In Peter Igho v. The State (1978) 3 SC 87 the facts as set out in the judgment were that the deceased, lfoto Oboluke, left her house on Sunday 20th August, 1972 for a religious service but never returned alive. When the mother did not see her return in the evening she made a report and a search party was organised by the villagers. Those who saw her last said she was riding at the back of a bicycle. The corpse of the deceased was later found that night. This Court per Eso JSC upholding the verdict of the trial court on the conviction of the appellant said: “The only irresistible inference from the circumstances presented by the evidence in this case is that the appellant killed the deceased. We can find no other reasonable inference from the circumstances of the case. The facts which were accepted by the learned trial Judge amply supported by the evidence before him, called for an explanation and beyond the untrue denials of the appellant (as found by the learned trial Judge) none was forthcoming. See R. v. Mary Ann Nash (1911) 6 C.A.R. 225 at page 228. Though this constitutes circumstantial evidence, it is proof beyond reasonable doubt of the guilt of the appellant.”

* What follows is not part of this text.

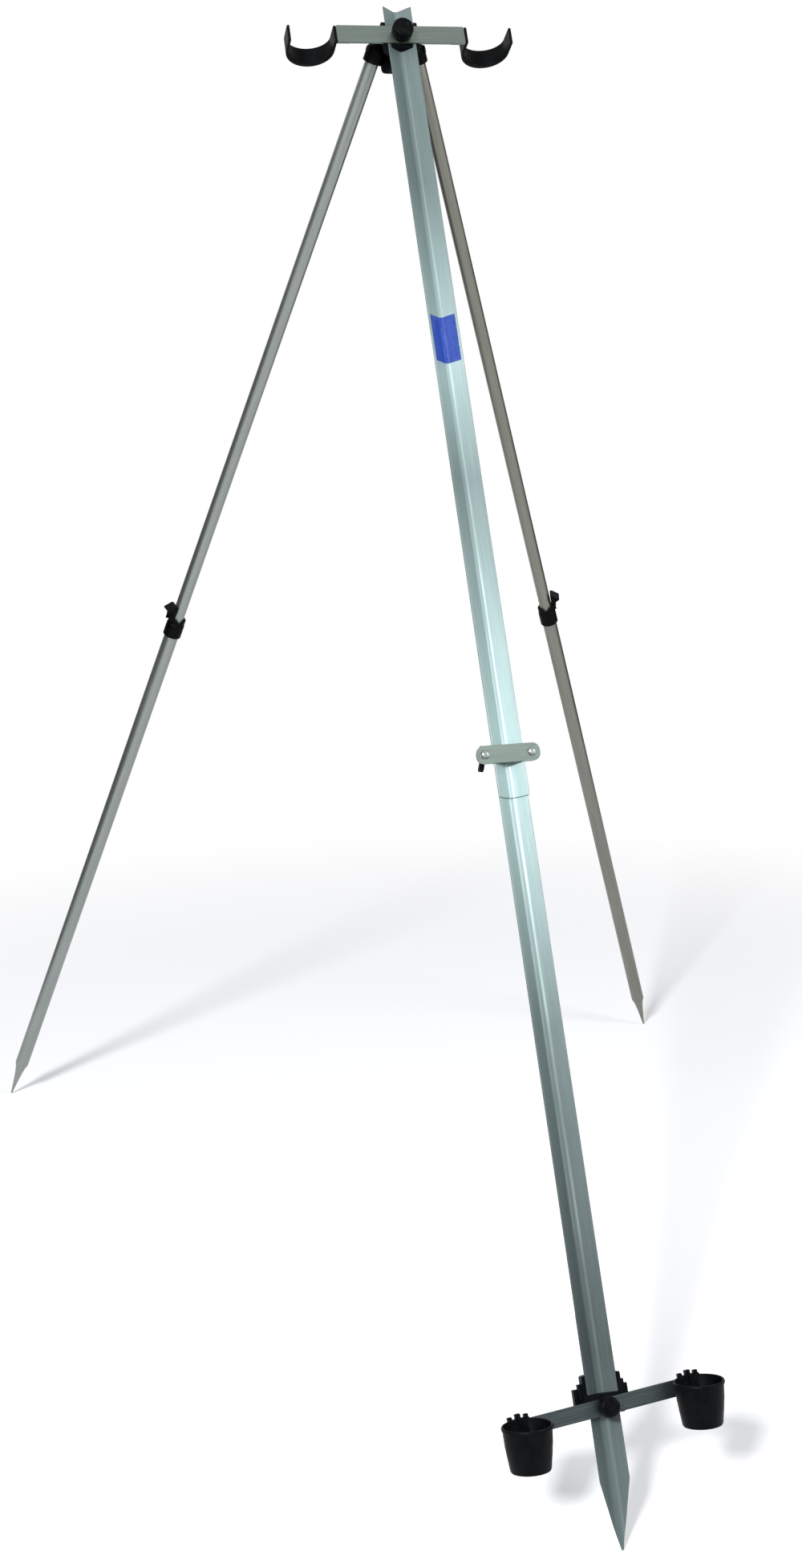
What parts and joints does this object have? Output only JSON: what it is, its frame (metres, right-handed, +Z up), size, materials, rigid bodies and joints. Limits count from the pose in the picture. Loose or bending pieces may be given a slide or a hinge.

COURT IS TO RECORD WHAT SIDE HE BELIEVES BEFORE RECORDING FINDING OF FACT
My only quarrel with the judgment of the learned trial Judge is that he recorded his findings before indicating what side he believed. This is a very wrong approach. After a review of the evidence of witnesses who gave conflicting accounts, the trial Judge ought to have indicated what side he believed before recording his findings because it is on the credibility of those witnesses that proper findings can be made. If a witness is not believed no finding of fact can be founded on his evidence.
— Oputa JSC. Onwuka & Ors. V. Ediala & Anor. (SC.18/1987, 20 January 1989)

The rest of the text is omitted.